When Adolf Hitler and the Nazi Party came to power in January 1933, the German state quickly transformed into a machine of persecution. The regime moved aggressively to exclude Jewish people from public life and to “purify” German institutions, including universities. Einstein,. arguably the most famous scientist Germany had produced, was not spared. In March 1933, amid persecution and threats, Einstein renounced his German citizenship. 

It was not a symbolic gesture. It was survival. Einstein’s name appeared in Nazi propaganda. A bounty was reportedly placed on his head. His property and assets were seized. Even the idea of Einstein, a brilliant Jewish intellectual, became something the Nazis felt they needed to destroy.

This is the forgotten truth behind many refugee stories: people don’t flee because they are seeking adventure. They flee because their country is actively pushing them out, sometimes with violence, sometimes with law, sometimes with both.

Refuge, not retreat: Einstein comes to the United States

Einstein did not immediately step into a comfortable American life with security and certainty. His move was shaped by instability, fear, and the urgent need to find a place where he could continue his work without being hunted.

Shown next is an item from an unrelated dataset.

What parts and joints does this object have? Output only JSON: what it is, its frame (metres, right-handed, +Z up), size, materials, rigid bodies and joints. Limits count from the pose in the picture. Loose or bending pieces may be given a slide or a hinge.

In 1933, Einstein accepted a position at the Institute for Advanced Study in Princeton, New Jersey, an institution that—like several American academic spaces at the time—became a refuge for scholars escaping Nazi Europe. 

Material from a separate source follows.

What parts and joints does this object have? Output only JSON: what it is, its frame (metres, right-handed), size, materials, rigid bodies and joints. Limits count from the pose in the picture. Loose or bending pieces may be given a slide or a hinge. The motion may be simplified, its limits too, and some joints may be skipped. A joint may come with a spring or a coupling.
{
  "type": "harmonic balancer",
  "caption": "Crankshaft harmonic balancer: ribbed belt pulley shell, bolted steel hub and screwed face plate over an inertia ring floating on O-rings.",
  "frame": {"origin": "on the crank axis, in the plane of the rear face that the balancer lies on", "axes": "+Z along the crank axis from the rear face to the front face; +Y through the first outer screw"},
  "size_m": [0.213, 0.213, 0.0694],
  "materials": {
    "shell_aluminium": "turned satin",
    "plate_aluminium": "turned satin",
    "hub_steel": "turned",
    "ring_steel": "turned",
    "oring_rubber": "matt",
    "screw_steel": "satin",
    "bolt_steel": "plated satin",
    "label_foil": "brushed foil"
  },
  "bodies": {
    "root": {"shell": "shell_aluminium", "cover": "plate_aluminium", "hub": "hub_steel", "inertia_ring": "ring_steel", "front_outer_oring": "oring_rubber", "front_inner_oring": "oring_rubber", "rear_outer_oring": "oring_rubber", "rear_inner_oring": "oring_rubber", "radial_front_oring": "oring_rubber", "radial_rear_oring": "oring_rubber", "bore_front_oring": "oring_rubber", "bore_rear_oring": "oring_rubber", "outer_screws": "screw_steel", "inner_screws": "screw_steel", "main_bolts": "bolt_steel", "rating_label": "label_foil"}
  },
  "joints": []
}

His arrival was part of a larger historical movement: some of the world’s brightest minds were forced out of Europe, and the countries that welcomed them inherited not just individuals, but their entire future potential. Einstein’s relocation wasn’t merely a change of scenery. It was the continuation of his life. And it was not inevitable.

If the United States had shut its doors, if the path to refuge had been blocked, history would look very different, not just for Einstein, but for modern science and the world that science shaped.

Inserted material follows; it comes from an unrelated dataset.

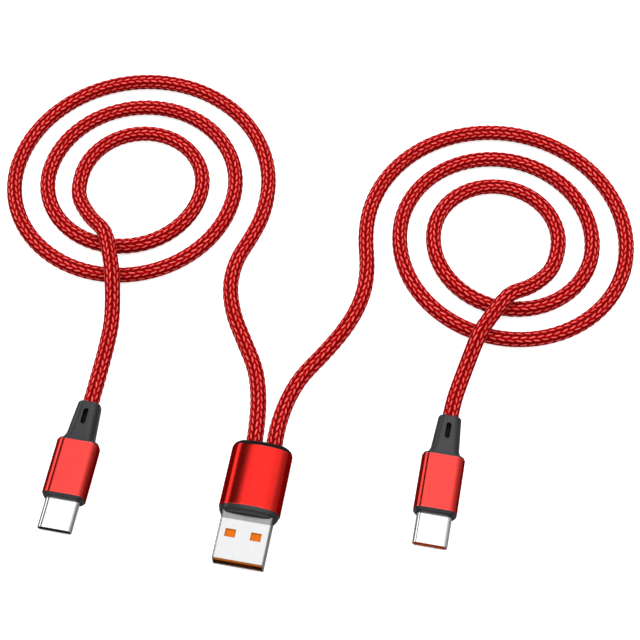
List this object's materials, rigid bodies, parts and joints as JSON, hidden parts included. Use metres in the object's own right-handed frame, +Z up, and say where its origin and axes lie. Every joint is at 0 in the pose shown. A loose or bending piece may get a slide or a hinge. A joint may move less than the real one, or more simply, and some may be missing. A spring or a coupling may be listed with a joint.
{
  "type": "charging cable",
  "caption": "Braided charging cable that joins a wide flat type A plug to small oval type C plugs, with each cord laid in a loose flat spiral coil.",
  "frame": {"origin": "on the surface the cable lies on, under the middle of the type A plug", "axes": "-Y is the direction in which every plug is pushed in, +X is to the right seen from above with the cords leading away, +Z is up from the surface"},
  "size_m": [0.1652, 0.1355, 0.0082],
  "materials": {
    "plug_shell": "bright nickel plated sheet",
    "gold_contact": "gold plated",
    "circuit_board": "green solder mask",
    "solder_tin": "bright tin",
    "inner_mould": "milky moulding",
    "grey_trim": "fine satin dark grey",
    "black_trim": "satin black",
    "red_anodised": "satin red anodised",
    "coral_anodised": "satin coral red anodised",
    "red_braid": "glossy braided nylon yarn",
    "wire_red": "smooth",
    "wire_black": "smooth",
    "wire_green": "smooth",
    "wire_white": "smooth",
    "spring_steel": "sheet spring steel",
    "black_component": "moulded",
    "orange_insulator": "moulded orange",
    "black_insulator": "moulded black"
  },
  "bodies": {
    "root": {"host_shell": "plug_shell", "host_insulator": "orange_insulator", "host_contacts": "gold_contact", "host_board": "circuit_board", "host_solder": "solder_tin", "host_core": "inner_mould", "host_front_bezel": "grey_trim", "host_sleeve": "red_anodised", "host_rear_cap": "black_trim", "host_cord_ends": "red_braid", "host_wire_red": "wire_red", "host_wire_black": "wire_black", "host_wire_green": "wire_green", "host_wire_white": "wire_white", "left_lead": "red_braid", "left_coil": "red_braid", "left_tail": "red_braid", "left_shell": "plug_shell", "left_insulator": "black_insulator", "left_contacts": "gold_contact", "left_latch": "spring_steel", "left_ground_springs": "spring_steel", "left_board": "circuit_board", "left_resistor": "black_component", "left_solder": "solder_tin", "left_core": "inner_mould", "left_front_bezel": "grey_trim", "left_sleeve": "coral_anodised", "left_strain_relief": "grey_trim", "left_cord_end": "red_braid", "left_wire_red": "wire_red", "left_wire_black": "wire_black", "left_wire_green": "wire_green", "left_wire_white": "wire_white", "right_lead": "red_braid", "right_coil": "red_braid", "right_tail": "red_braid", "right_shell": "plug_shell", "right_insulator": "orange_insulator", "right_contacts": "gold_contact", "right_latch": "spring_steel", "right_ground_springs": "spring_steel", "right_board": "circuit_board", "right_resistor": "black_component", "right_solder": "solder_tin", "right_core": "inner_mould", "right_front_bezel": "grey_trim", "right_sleeve": "coral_anodised", "right_strain_relief": "grey_trim", "right_cord_end": "red_braid", "right_wire_red": "wire_red", "right_wire_black": "wire_black", "right_wire_green": "wire_green", "right_wire_white": "wire_white"}
  },
  "joints": []
}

Becoming American & An Immigrant Legacy

Einstein’s immigration story did not end with arrival. Like many immigrants, he built a life over time, navigating a new country while carrying the weight of what he left behind. In 1936, Einstein filed a Declaration of Intention to become a U.S. citizen, a step toward naturalization. He ultimately became a U.S. citizen in 1940, while retaining his Swiss citizenship. The facts are straightforward. But the meaning underneath them is enormous:

Einstein, one of the most influential thinkers in history, spent the last decades of his life as an immigrant. An exile. A person whose life was redirected not by choice, but by persecution. And from that displacement, the world gained an immeasurable amount.

Einstein’s scientific impact is so large that it can feel abstract. But it became intensely real. His work helped shape modern physics and influenced technologies that define our lives, from GPS systems to nuclear energy to advanced computing. He also played a role in the geopolitical realities of World War II, including the 1939 letter to President Franklin D. Roosevelt warning about the possibility of German nuclear weapons development. (The letter was drafted by Leó Szilárd, another immigrant scientist, and signed by Einstein.) 

Even beyond science, Einstein became a moral voice, supporting civil rights, opposing authoritarianism, and advocating for refugees and displaced people. In exile, he did not retreat from the world. He engaged it more deeply.

Einstein’s life is a reminder that refugee protection is not merely about generosity. It is about recognizing a truth history repeats again and again: When people are forced to flee, we can either treat them as burdens, or as humans whose lives still contain the power to transform the world. The world celebrates Einstein’s genius now because we live in the world shaped by what he was able to do.

But if he had been denied refuge—if fear, prejudice, or indifference had closed the door—the “Einstein” we know might have become another brilliant life cut short by persecution. That is the uncomfortable reality behind many immigration stories: we often only recognize the value of immigrants after they have succeeded, after they have contributed, after they have become famous. Einstein’s story is not just a story about intellect. It’s a story about what happens when a society protects someone who is being hunted. It’s proof that when nations offer refuge, they sometimes receive back more than they can imagine.

When we talk about immigrants and refugees today, it is worth remembering this simple truth: sometimes, saving a life means saving the future.